Even some Mexicans appreciated the map in English because they had never been able to easily translate the Nahuatl words into English.
Words like Tacubaya (where the water is gathered) and Chapultepec (Grasshopper Hill) have their origins in the ancient language of Nahuatl.
Few people also realize that Mexico City is home to one of the world’s few metro systems that have corresponding icons for every station.
Each station is identified by a minimalist logo, first designed by Lance Wyman, who had also designed the logo for the 1968 Mexico Olympics.
Logos are generally related to the name of the station or the area around it. At the time of Line 1’s opening, Mexico’s illiteracy rate was high. In fact, in 1960, 38% of Mexicans over the age of five were illiterate and only 5.6% of Mexicans over the age of six had completed more than six years of school.
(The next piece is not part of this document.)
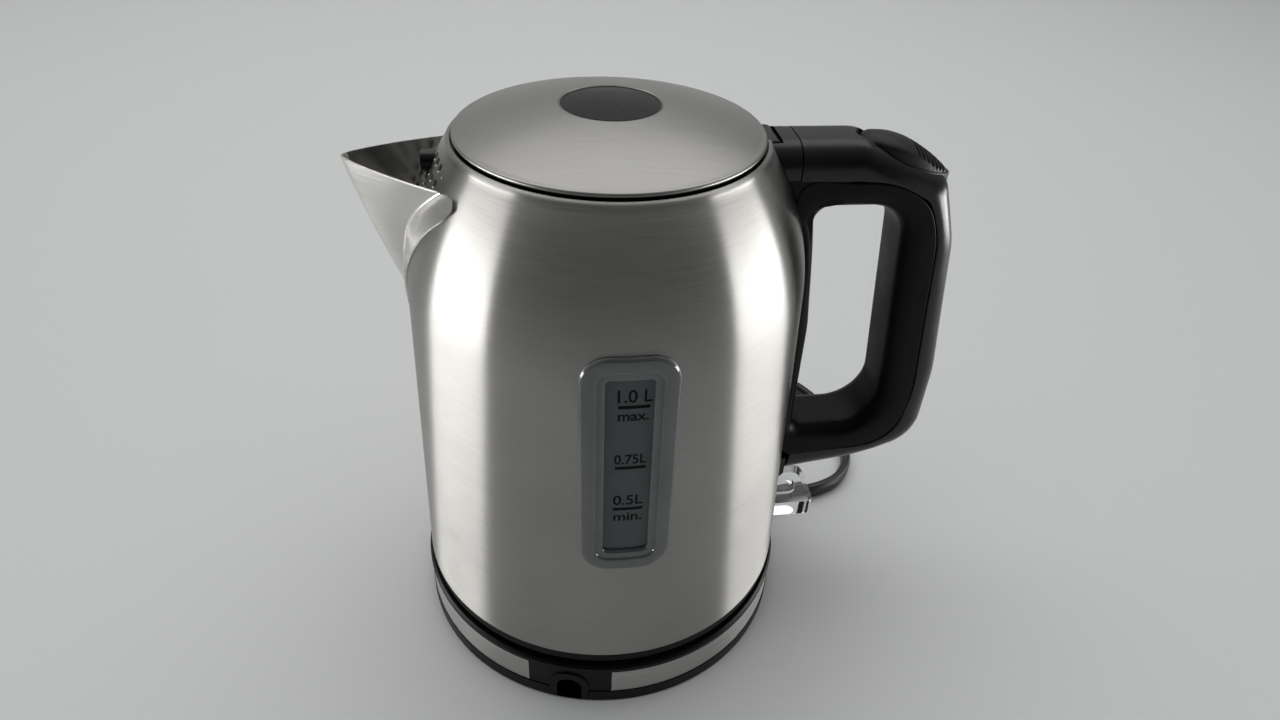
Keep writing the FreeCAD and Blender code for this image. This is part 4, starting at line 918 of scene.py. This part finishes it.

Since one-third of the Mexican population could not read or write and most of the rest had not completed high school, it was thought that people would find it easier to guide themselves with a system based on colors and visual signs.
Although the icon system was designed with the illiterate in mind, it’s also a huge help to non-Spanish speaking visitors to the city.
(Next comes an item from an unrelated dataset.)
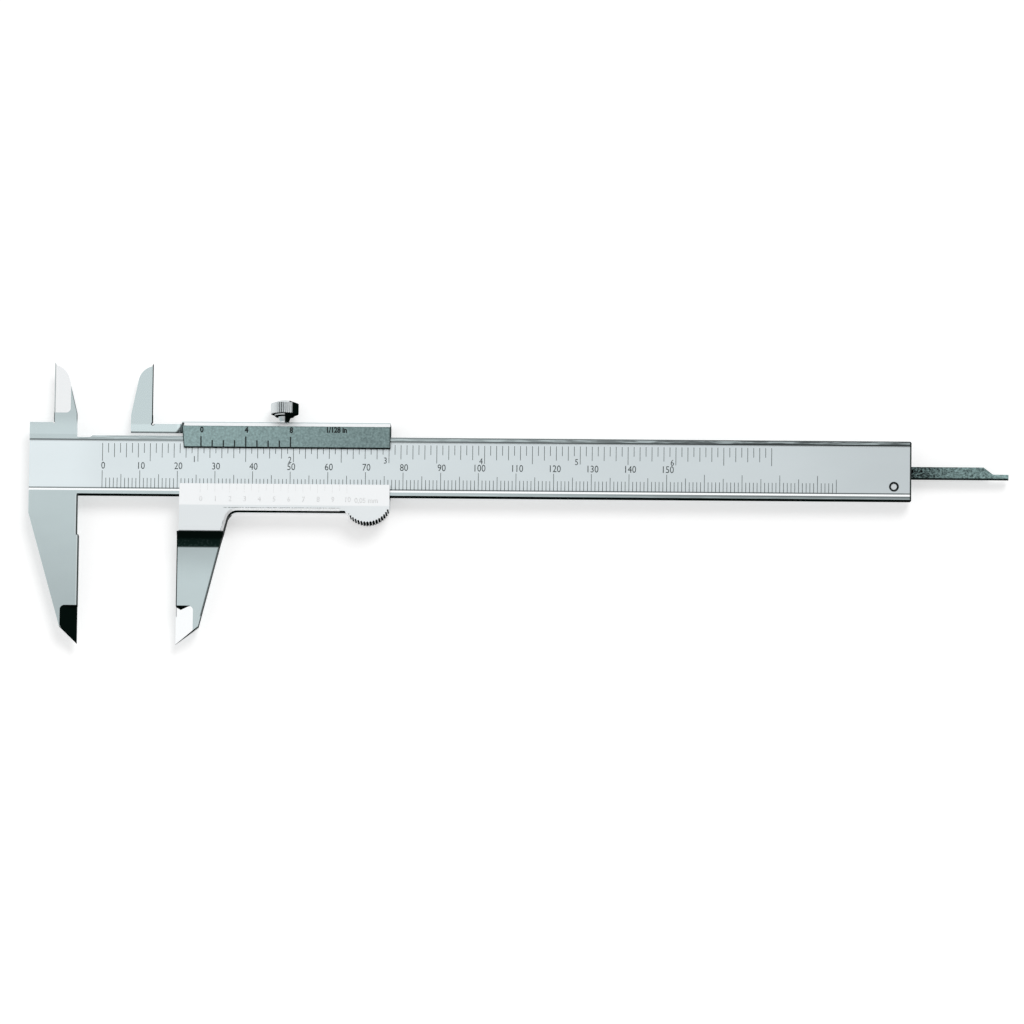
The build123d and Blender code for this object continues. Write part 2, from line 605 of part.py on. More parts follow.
# ---- Lock screw: its shank ends just above the gib -----------------------------------
with BuildPart() as lock_screw:
    collar = from_top(LOCK_X, TOP_Y + NECK)
    shoulder = COLLAR_HEIGHT + KNURL_LENGTH
    section = half_section(
        collar,
        (0, -NECK - TOP_WALL),
        (SHANK_RADIUS - EDGE_BREAK, -NECK - TOP_WALL),
        (SHANK_RADIUS, -NECK - TOP_WALL + EDGE_BREAK),
        (SHANK_RADIUS, -NECK_CONE),
        (NECK_RADIUS, 0),
        (COLLAR_RADIUS - COLLAR_CHAMFER, 0),
        (COLLAR_RADIUS, COLLAR_CHAMFER),
        (COLLAR_RADIUS, COLLAR_HEIGHT),
        (HEAD_RADIUS - EDGE_BREAK, COLLAR_HEIGHT),
        (HEAD_RADIUS, COLLAR_HEIGHT + EDGE_BREAK),
        (HEAD_RADIUS, shoulder),
        (CROWN_RADIUS, shoulder + CROWN_HEIGHT),
        (0, shoulder + CROWN_HEIGHT),
    )
    revolve(section, axis=Axis(collar.origin, collar.z_dir))
    with BuildSketch(from_top(LOCK_X, TOP_Y + NECK + COLLAR_HEIGHT)):
        knurls = round(360 / degrees(KNURL_PITCH / HEAD_RADIUS))
        with PolarLocations(HEAD_RADIUS, knurls):
            vee(KNURL_DEPTH, KNURL_PITCH)
    extrude(amount=KNURL_LENGTH + CROWN_HEIGHT, mode=Mode.SUBTRACT)
lock_screw.part.label = "lock_screw"


# ---- Depth rod and its rivets --------------------------------------------------------
with BuildPart() as depth_rod:
    with BuildSketch(slider_level(ROD_SINK, 0, -ROD_DROP)) as outline:
        edge = ROD_HEIGHT / 2
        nose = (ROD_REACH - NOSE_LENGTH, NOSE_HEIGHT - edge)
        with BuildLine():
            Polyline(
                (ROD_START, edge),
                (ROD_REACH - NOSE_LENGTH - NOSE_SLOPE, edge),
                nose,
                (ROD_REACH, NOSE_HEIGHT - edge),
                (ROD_REACH, -edge),
                (ROD_START, -edge),
                close=True,
            )
        make_face()
        fillet(outline.vertices().sort_by_distance(nose)[0], NOSE_BLEND)
    extrude(amount=ROD_THICK)
    for place in RIVET_PLACES:
        with Locations(slider_level(ROD_SINK + ROD_THICK, place, -ROD_DROP)):
            Hole(RIVET_RADIUS + PIN_FIT)
depth_rod.part.label = "depth_rod"


def rivet_section(place):
    """Plane at a rivet's foot, and the rivet's half section."""
    foot = slider_level(-BACK_Z, place, -ROD_DROP)
    end = BACK_Z + ROD_SINK + ROD_THICK - RIVET_SINK
    section = half_section(
        foot,
        (0, RIVET_SINK),
        (RIVET_RADIUS, RIVET_SINK),
        (RIVET_RADIUS, end),
        (0, end),
    )
    return foot, section


with BuildPart() as rod_rivet_left:
    foot, section = rivet_section(RIVET_PLACES[0])
    revolve(section, axis=Axis(foot.origin, foot.z_dir))
rod_rivet_left.part.label = "rod_rivet_left"

with BuildPart() as rod_rivet_right:
    foot, section = rivet_section(RIVET_PLACES[1])
    revolve(section, axis=Axis(foot.origin, foot.z_dir))
rod_rivet_right.part.label = "rod_rivet_right"


# ---- One file for each piece ---------------------------------------------------------
PIECES = (
    beam,
    end_plate,
    end_plate_screw_lower,
    end_plate_screw_upper,
    slider,
    gib_strip,
    gib_screw_left,
    gib_screw_right,
    lock_screw,
    depth_rod,
    rod_rivet_left,
    rod_rivet_right,
)
os.makedirs("parts", exist_ok=True)
for piece in PIECES:
    export_step(piece.part, f"parts/{piece.part.label}.step")
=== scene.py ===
import json
import math

import bpy
from bpy.props import FloatProperty, FloatVectorProperty, PointerProperty
from mathutils import Euler, Matrix, Vector


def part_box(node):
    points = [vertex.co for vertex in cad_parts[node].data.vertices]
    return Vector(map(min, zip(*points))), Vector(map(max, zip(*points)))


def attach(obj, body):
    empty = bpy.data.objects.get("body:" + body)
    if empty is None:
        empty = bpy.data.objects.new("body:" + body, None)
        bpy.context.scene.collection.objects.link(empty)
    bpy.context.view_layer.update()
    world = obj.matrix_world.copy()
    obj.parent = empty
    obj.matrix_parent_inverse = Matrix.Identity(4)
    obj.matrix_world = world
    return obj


bl_info = {
    "name": "Vernier caliper finish",
    "version": (1, 0, 0),
    "blender": (4, 5, 0),
    "location": "View3D > Sidebar > Caliper",
    "description": "Scales, metal finishes and a table for a vernier caliper with a depth rod",
    "category": "Object",
}

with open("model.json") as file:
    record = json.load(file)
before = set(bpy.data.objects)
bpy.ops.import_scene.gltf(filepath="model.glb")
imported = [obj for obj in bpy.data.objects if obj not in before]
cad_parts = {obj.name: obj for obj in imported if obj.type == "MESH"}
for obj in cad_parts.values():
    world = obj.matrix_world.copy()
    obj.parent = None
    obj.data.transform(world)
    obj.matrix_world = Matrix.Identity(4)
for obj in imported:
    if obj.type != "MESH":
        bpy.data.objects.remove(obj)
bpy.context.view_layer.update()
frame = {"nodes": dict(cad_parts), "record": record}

# ---- Datums, read from the frame -----------------------------------------------------
# Lengths named here are in metres; MM turns a size in millimetres into metres.
MM = 0.001
INCH = 25.4 * MM
MOUNTS = {mount["name"]: Vector(mount["pos_m"]) for mount in frame["record"]["mounts"]}
BEAM_LOW, BEAM_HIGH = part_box("beam")
SLIDER_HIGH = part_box("slider")[1]
PLATE_LOW, PLATE_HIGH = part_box("end_plate")
KNOB_LOW, KNOB_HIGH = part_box("lock_screw")
ROD_LOW, ROD_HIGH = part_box("depth_rod")
FIXED_X = MOUNTS["fixed_jaw_face"].x  # fixed measuring plane
MOVING_X = MOUNTS["moving_jaw_face"].x  # moving measuring plane
MID_Y = (PLATE_LOW.y + PLATE_HIGH.y) / 2  # the beam's centre line
BACK_Z = BEAM_LOW.z
FRONT_Z = BEAM_HIGH.z
LIP_FRONT_Z = SLIDER_HIGH.z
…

That system of icons and colors carries over to today. Visitors to city often remark on how easy it is to navigate the Metro system because of it.
The CDMX Metro also prides itself on being inclusive of all Mexicans.
Mexico City, despite being in a traditional and conservative country, takes its Pride seriously.
Though, to be clear, the CDMX Metro isn’t always so cool…
In fact, it can be a pretty major nightmare for the millions of people who use the system each and every day.
It seems like every day there is a warning tweeted out about this line being delayed or that station being overcrowded.